§ Task to carry out
Check each line of the listing for the string "plateInside", count the lines that have it, and answer with that number only.

§ Recorded information
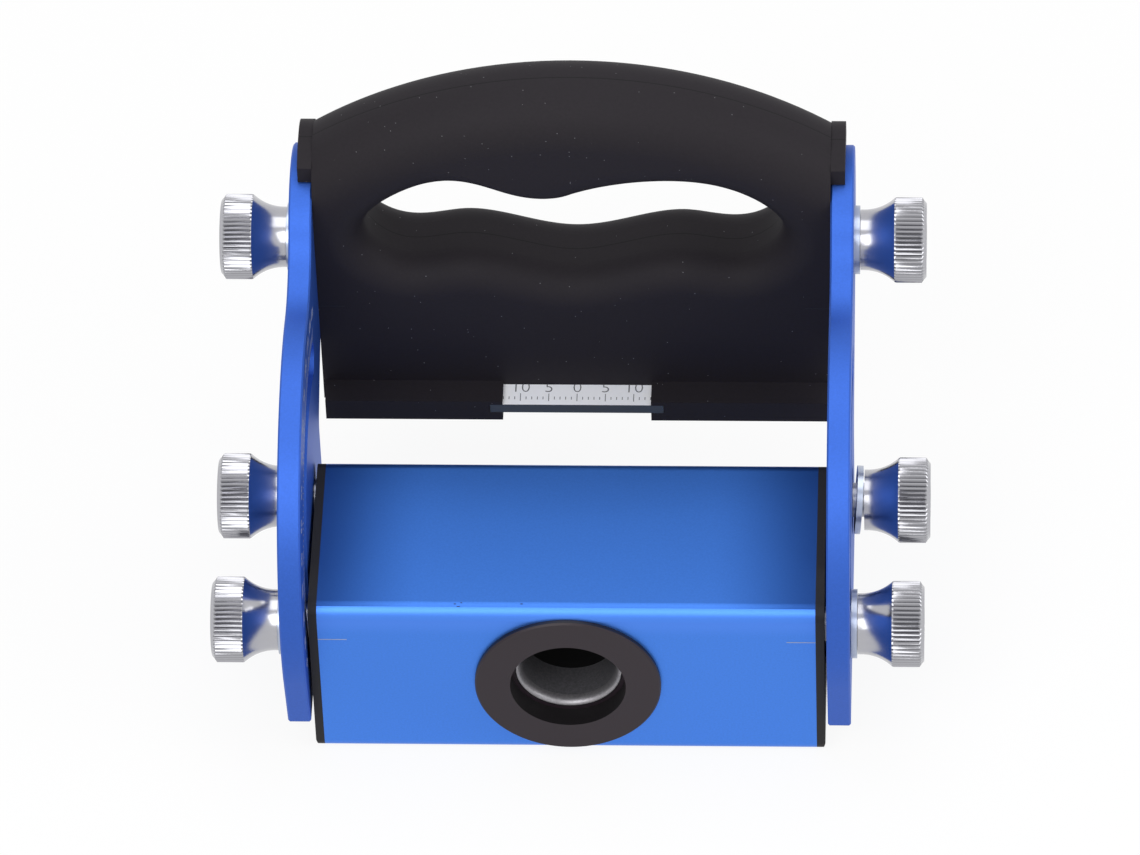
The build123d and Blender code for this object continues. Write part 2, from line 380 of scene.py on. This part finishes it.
def nutRings():
    # rings from the neck's face, up the flare, over the head and back down the bore:
    # each is (radius, height, how much of the tooth shows)
    spec = thumbNut
    head, top, fade = spec["headRadius"], spec["length"], spec["toothFade"]
    reach = head - spec["flareInset"] - spec["neckRadius"]
    climb = spec["flareLength"] - spec["neckLength"]
    arcRadius = (reach ** 2 + climb ** 2) / (2 * reach)
    sweep = math.asin(climb / arcRadius)
    rings = [(spec["boreRadius"], 0, 0), (spec["neckRadius"], 0, 0)]
    for step in range(spec["flareSteps"] + 1):
        angle = sweep * step / spec["flareSteps"]
        rings.append((spec["neckRadius"] + arcRadius * (1 - math.cos(angle)),
                      spec["neckLength"] + arcRadius * math.sin(angle), 0))
    rings += [(head, spec["flareLength"] + fade, 1),
              (head, top - spec["chamfer"], 1),
              (head - spec["shoulderInset"], top - spec["chamfer"] + fade, 0),
              (head - spec["chamfer"] - spec["rimInset"], top, 0),
              (spec["boreRadius"], top, 0)]
    return rings


def nutMesh():
    # one nut, standing on its neck, with the depth of the groove at each point
    spec = thumbNut
    shape = spec["toothShape"]
    count = spec["teeth"] * len(shape)
    rings = nutRings()
    verts, grooves = [], []
    for radius, height, tooth in rings:
        for step in range(count):
            angle = 2 * math.pi * step / count
            depth = spec["toothDepth"] * shape[step % len(shape)] * tooth
            verts.append(((radius - depth) * math.cos(angle) * mm,
                          (radius - depth) * math.sin(angle) * mm, height * mm))
            grooves.append(depth / spec["toothDepth"])
    return verts, ringFaces(len(rings), count), grooves


nutVerts, nutFaces, nutGrooves = nutMesh()
for side, sign in sides.items():
    nutTurn = Matrix.Rotation(sign * math.pi / 2, 4, "Y")
    for use in uses:
        node = f"{side}_{use}_nut"
        low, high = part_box(node)
        middle = (low + high) / 2
        foot = Vector((low.x if sign > 0 else high.x, middle.y, middle.z))
        nutPlace = Matrix.Translation(foot) @ nutTurn
        verts = [tuple(nutPlace @ Vector(vert)) for vert in nutVerts]
        nut = addPiece(f"{side}{use.title()}Knob", verts, nutFaces, materials["nutChrome"], node,
                       smooth=True)
        nut.data.set_sharp_from_angle(angle=math.radians(thumbNut["sharpAngle"]))
        groove = nut.data.attributes.new(finishes["nutChrome"]["grooveAttribute"], "FLOAT", "POINT")
        groove.data.foreach_set("value", nutGrooves)
        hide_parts(node)
print("thumb nuts made")

# Drill bush, with a rounded lead-in and a bore that is bright for its first part only

bushLook = dict(boreRadius=8.2, leadWidth=0.9, leadDepth=1.7, leadSteps=6, brightLength=7.9,
                rimWidth=0.15, rimDepth=0.2, chamfer=0.4, segments=96, sharpAngle=35)


def bushMesh():
    # a closed ring turned about Y: rounded lead-in, bright bore, dark bore, plain outside;
    # slot 1 is the bright bore, 2 the dark one, 0 all the rest
    spec = bushLook
    low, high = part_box("drill_bush")
    outside = (high.x - low.x) / 2
    bore, wide, deep = spec["boreRadius"] * mm, spec["leadWidth"] * mm, spec["leadDepth"] * mm
    profile = [(outside, high.y - spec["chamfer"] * mm),
               (outside, low.y + spec["rimDepth"] * mm),
               (outside - spec["rimWidth"] * mm, low.y)]
    for step in range(spec["leadSteps"] + 1):
        angle = math.pi / 2 * step / spec["leadSteps"]
        profile.append((bore + wide * (1 - math.sin(angle)), low.y + deep * (1 - math.cos(angle))))
    darkFrom = len(profile)
    profile += [(bore, low.y + spec["brightLength"] * mm), (bore, high.y),
                (outside - spec["chamfer"] * mm, high.y)]
    verts, slots = [], []
    for ring, (radius, y) in enumerate(profile):
        for step in range(spec["segments"]):
            angle = 2 * math.pi * step / spec["segments"]
            verts.append((radius * math.cos(angle), y, radius * math.sin(angle)))
            slots.append({darkFrom - 1: 1, darkFrom: 2}.get(ring, 0))
    return verts, ringFaces(len(profile), spec["segments"], flip=True), slots


bushVerts, bushFaces, bushSlots = bushMesh()
bush = addPiece("turnedBush", bushVerts, bushFaces, materials["bushSteel"], "drill_block", smooth=True)
bush.data.materials.append(materials["boreSteel"])
bush.data.materials.append(materials["bushDark"])
bush.data.polygons.foreach_set("material_index", bushSlots)
bush.data.set_sharp_from_angle(angle=math.radians(bushLook["sharpAngle"]))
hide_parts("drill_bush")
print("bush made")

# Ruler print

rulerPrint = dict(reach=13, longEvery=5, longTick=1.8, longFront=0.9, shortTick=0.65, shortFront=1.3,
                  tickWidth=0.13, numbers=(-10, -5, 0, 5, 10), letterSize=3.5, letterBack=0.8,
                  thinning=0.018, lift=0.02)


def rulerMesh():
    # a tick at each millimetre, set back from the ruler's front edge, and numbers behind them
    spec = rulerPrint
    low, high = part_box("ruler_plate")
    half, lift = spec["tickWidth"] / 2 * mm, spec["lift"] * mm
    parts = []
    for mark in range(-spec["reach"], spec["reach"] + 1):
        kind = "long" if mark % spec["longEvery"] == 0 else "short"
        startY = low.y + spec[f"{kind}Front"] * mm
        parts.append(boxMesh((mark * mm - half, startY, high.z - printSink * mm),
                             (mark * mm + half, startY + spec[f"{kind}Tick"] * mm, high.z + lift)))
    for number in spec["numbers"]:
        place = Matrix.Translation((number * mm, high.y - spec["letterBack"] * mm, high.z))
        parts.append(textMesh(str(abs(number)), spec["letterSize"] * mm, lift, place,
                              thinning=spec["thinning"]))
    return joinMeshes(parts)


rulerMarks = addPiece("rulerMarks", *rulerMesh(), materials["inkGrey"], "frame")

# Angle scale inside the left plate

angleScale = dict(pivotY=31.5, pivotZ=13.0, slotRadius=25.0, slotHalfWidth=3.2, restAngle=191.8,
                  travel=130, tickStep=2, numberStep=10, tickStart=0.6, longTick=2.2, shortTick=1.3,
                  tickWidth=0.16, letterRadius=33.4, letterSize=2.6, lift=0.02)


def scaleMesh():
    # ticks round the slot, from its edge outwards, and a number beyond each long one
    spec = angleScale
    centre = Vector((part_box("left_side_plate")[1].x, spec["pivotY"] * mm, spec["pivotZ"] * mm))
    normal = Vector((1, 0, 0))
    inner = spec["slotRadius"] + spec["slotHalfWidth"] + spec["tickStart"]
    half = spec["tickWidth"] / 2
    parts = []
    for tilt in range(0, spec["travel"] + 1, spec["tickStep"]):
        angle = math.radians(spec["restAngle"] - tilt)
        out = Vector((0, math.cos(angle), math.sin(angle)))
        along = Vector((0, -math.sin(angle), math.cos(angle)))
        numbered = tilt % spec["numberStep"] == 0
        length = spec["longTick"] if numbered else spec["shortTick"]
        corners, faces = boxMesh((-printSink, -half, inner), (spec["lift"], half, inner + length))
        corners = [tuple(centre + (normal * x + along * y + out * z) * mm) for x, y, z in corners]
        parts.append((corners, faces))
        if numbered:
            place = Matrix.Translation(centre + out * spec["letterRadius"] * mm)
            turn = Matrix(((0, 0, 1, 0), (-along.y, out.y, 0, 0),
                           (-along.z, out.z, 0, 0), (0, 0, 0, 1)))
            parts.append(textMesh(str(tilt), spec["letterSize"] * mm, spec["lift"] * mm, place @ turn))
    return joinMeshes(parts)


plateScale = addPiece("plateAngleScale", *scaleMesh(), materials["markPale"], "frame")

# Index lines on the handle and the block

indexLine = dict(handleZ=31.9, handleLength=4.6, blockZ=10.7, blockLength=5.0, width=0.16, lift=0.015)


def indexMesh(edge, front, height, length):
    # a level line on a front face at each side, from the edge inwards
    half = indexLine["width"] / 2
    parts = []
    for sign in sides.values():
        xs = sorted((sign * edge, sign * (edge - length * mm)))
        parts.append(boxMesh((xs[0], front - indexLine["lift"] * mm, (height - half) * mm),
                             (xs[1], front + printSink * mm, (height + half) * mm)))
    return joinMeshes(parts)


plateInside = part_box("right_side_plate")[0].x
blockLow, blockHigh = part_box("drill_block")
handleLines = addPiece("handleIndexLines", *indexMesh(plateInside, gripFront, indexLine["handleZ"],
                                                      indexLine["handleLength"]),
                       materials["markDark"], "frame")
blockLines = addPiece("blockIndexLines", *indexMesh(blockHigh.x, blockLow.y, indexLine["blockZ"],
                                                    indexLine["blockLength"]),
                      materials["markPale"], "drill_block")

# Nicks in the block's rounded edge, each placed by (x, angle on the edge, length)

edgeNicks = dict(places=((-19.1, 78, 0.35), (-18.5, 66, 0.5), (-18.0, 84, 0.3), (-7.6, 80, 0.4)),
                 height=0.14, cornerRadius=2.4, sink=0.03)


def nickMesh():
    spec = edgeNicks
    corner = spec["cornerRadius"]
    edgeCentre = Vector((0, blockLow.y + corner * mm, blockHigh.z - corner * mm))
    parts = []
    for x, angle, length in spec["places"]:
        turn = math.radians(angle)
        out = Vector((0, -math.cos(turn), math.sin(turn))) * (corner - spec["sink"]) * mm
        middle = edgeCentre + out + Vector((x * mm, 0, 0))
        half = Vector((length, spec["height"], spec["height"])) * mm / 2
        parts.append(boxMesh(middle - half, middle + half))
    return joinMeshes(parts)


nicks = addPiece("blockEdgeNicks", *nickMesh(), materials["markDark"], "drill_block")
print("prints and marks made")

# Floor, light and camera

studio = dict(floorZ=-18.0, floorSize=6.0, floorColour=(0.86, 0.86, 0.86, 1), floorRoughness=0.9,
              floorWhite=0.9, worldFill=0.55, backgroundWhite=1.0, worldColour=(1, 1, 1, 1))


def seenRays(tree):
    # 1 for camera, glossy and transmission rays
    path = tree.nodes.new("ShaderNodeLightPath")
    total = path.outputs["Is Camera Ray"]
    for ray in ("Is Glossy Ray", "Is Transmission Ray"):
        total = addMath(tree, "ADD", total, path.outputs[ray], clamp=True)
    return total


def mixShaders(tree, share, first, second, output):
    mix = tree.nodes.new("ShaderNodeMixShader")
    tree.links.new(share, mix.inputs["Fac"])
    tree.links.new(first.outputs[0], mix.inputs[1])
    tree.links.new(second.outputs[0], mix.inputs[2])
    tree.links.new(mix.outputs[0], tree.nodes[output].inputs["Surface"])


floorMaterial = bpy.data.materials.new("paleFloor")
floorMaterial.use_nodes = True
floorTree = floorMaterial.node_tree
floorShader = floorTree.nodes["Principled BSDF"]
floorShader.inputs["Base Color"].default_value = studio["floorColour"]
floorShader.inputs["Roughness"].default_value = studio["floorRoughness"]
floorShader.inputs["Specular IOR Level"].default_value = 0.0
glow = floorTree.nodes.new("ShaderNodeEmission")
glowShare = addMath(floorTree, "MULTIPLY", seenRays(floorTree), studio["floorWhite"])
mixShaders(floorTree, glowShare, floorShader, glow, "Material Output")

reach = studio["floorSize"] / 2
floorCorners = [(x * reach, y * reach, studio["floorZ"] * mm)
                for x, y in ((-1, -1), (1, -1), (1, 1), (-1, 1))]
floor = addPiece("floor", floorCorners, [(0, 1, 2, 3)], floorMaterial, None)

# the world lights the part with the first background, and shows the second one
world = bpy.data.worlds.new("studioWorld")
bpy.context.scene.world = world
world.use_nodes = True
worldTree = world.node_tree
fill, white = worldTree.nodes["Background"], worldTree.nodes.new("ShaderNodeBackground")
for background, strength in ((fill, studio["worldFill"]), (white, studio["backgroundWhite"])):
    background.inputs["Strength"].default_value = strength
    background.inputs["Color"].default_value = studio["worldColour"]
mixShaders(worldTree, seenRays(worldTree), fill, white, "World Output")

softboxes = {
    "keyLight": dict(place=(-0.35, -0.75, 0.95), size=0.9, power=7.0),
    "rightLight": dict(place=(0.95, -0.25, 0.6), size=0.7, power=4.0),
    "topLight": dict(place=(0.0, 0.35, 1.2), size=0.9, power=4.0),
}
lightTarget = Vector((0, 0.035, 0.02))
for name, softbox in softboxes.items():
    light = bpy.data.lights.new(name, "AREA")
    light.shape = "SQUARE"
    light.size = softbox["size"]
    light.energy = softbox["power"]
    lamp = bpy.data.objects.new(name, light)
    lamp.location = softbox["place"]
    lamp.rotation_euler = (lightTarget - lamp.location).to_track_quat("-Z", "Y").to_euler()
    bpy.context.scene.collection.objects.link(lamp)

view = dict(place=(0.0730, -1.1220, 1.2613), target=(0.00065, 0.0230, 0.04006),
            lens=307.6, sensor=36.0, roll=-2.29, clipEnd=20)
cameraData = bpy.data.cameras.new("camera")
cameraData.lens = view["lens"]
cameraData.sensor_width = view["sensor"]
cameraData.sensor_fit = "HORIZONTAL"
cameraData.clip_end = view["clipEnd"]
camera = bpy.data.objects.new("camera", cameraData)
camera.location = view["place"]
cameraTurn = (Vector(view["target"]) - camera.location).to_track_quat("-Z", "Y")
camera.rotation_euler = (cameraTurn @ Quaternion((0, 0, 1), math.radians(view["roll"]))).to_euler()
bpy.context.scene.collection.objects.link(camera)
bpy.context.scene.camera = camera
bpy.context.scene.view_settings.view_transform = "Standard"
print("floor, light and camera set")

§ Answer for this exercise
2